In its review, the trial court found that the Coxes’ outlet was to be located in the same area of Gleason’s, and if Coxes’ store posed a law enforcement problem, Gleason’s outlet would as well. Nonetheless, in granting Gleason’s permit, the Board never mentioned any law enforcement problem. The trial court also set out testimony that, since 1984, appellee Kenneth M. Cox had operated a deli and beer outlet on Highway 67 without criminal incident or disturbance and that the sheriff and state police stopped and checked the store occasionally. Next, bearing on the Board’s finding existing permit holders, including Gleason, could not economically survive if the Coxes’ application was approved, the trial court pointed out the evidence showing just the opposite. The court in its order set out evidence presented showing that 1,600 people had signed petitions supporting Coxes’ application, that Highway 67 had a traffic count of over 2,000 cars per day and that the area would support two liquor outlets. The court also noted the significant absence of any evidence to support the Board’s finding that sufficient outlets existed to serve the area or its conclusion that competitors, like Gleason, could not economically survive.

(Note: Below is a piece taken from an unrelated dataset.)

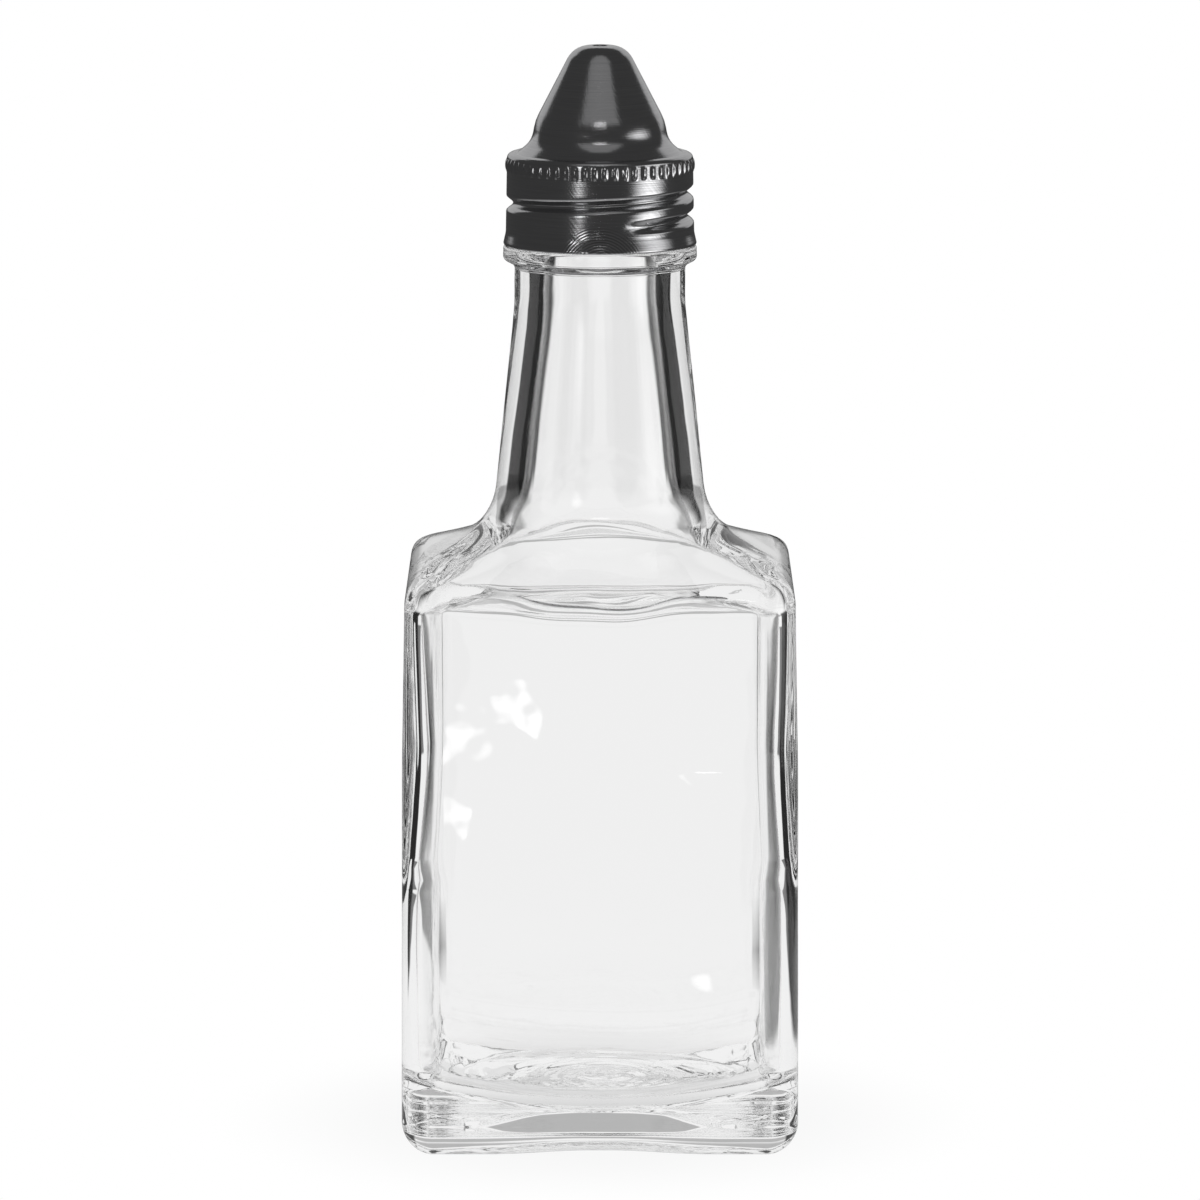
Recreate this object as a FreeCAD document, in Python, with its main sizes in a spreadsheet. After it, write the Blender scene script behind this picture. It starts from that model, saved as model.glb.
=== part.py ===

In conclusion, we believe the trial court, in its review, took a critical, detailed and fair look at the Board’s findings and conclusions made in the Coxes’ and Gleason’s applications. As a result, it held correctly that the two Board decisions were inconsistent and the determinations reached in the Coxes’ case were not supported by the evidence and therefore arbitrary. Therefore, we uphold the trial court’s analysis and affirm its decision reversing the Board and remanding this case to the Board with directions to grant the Coxes’ application.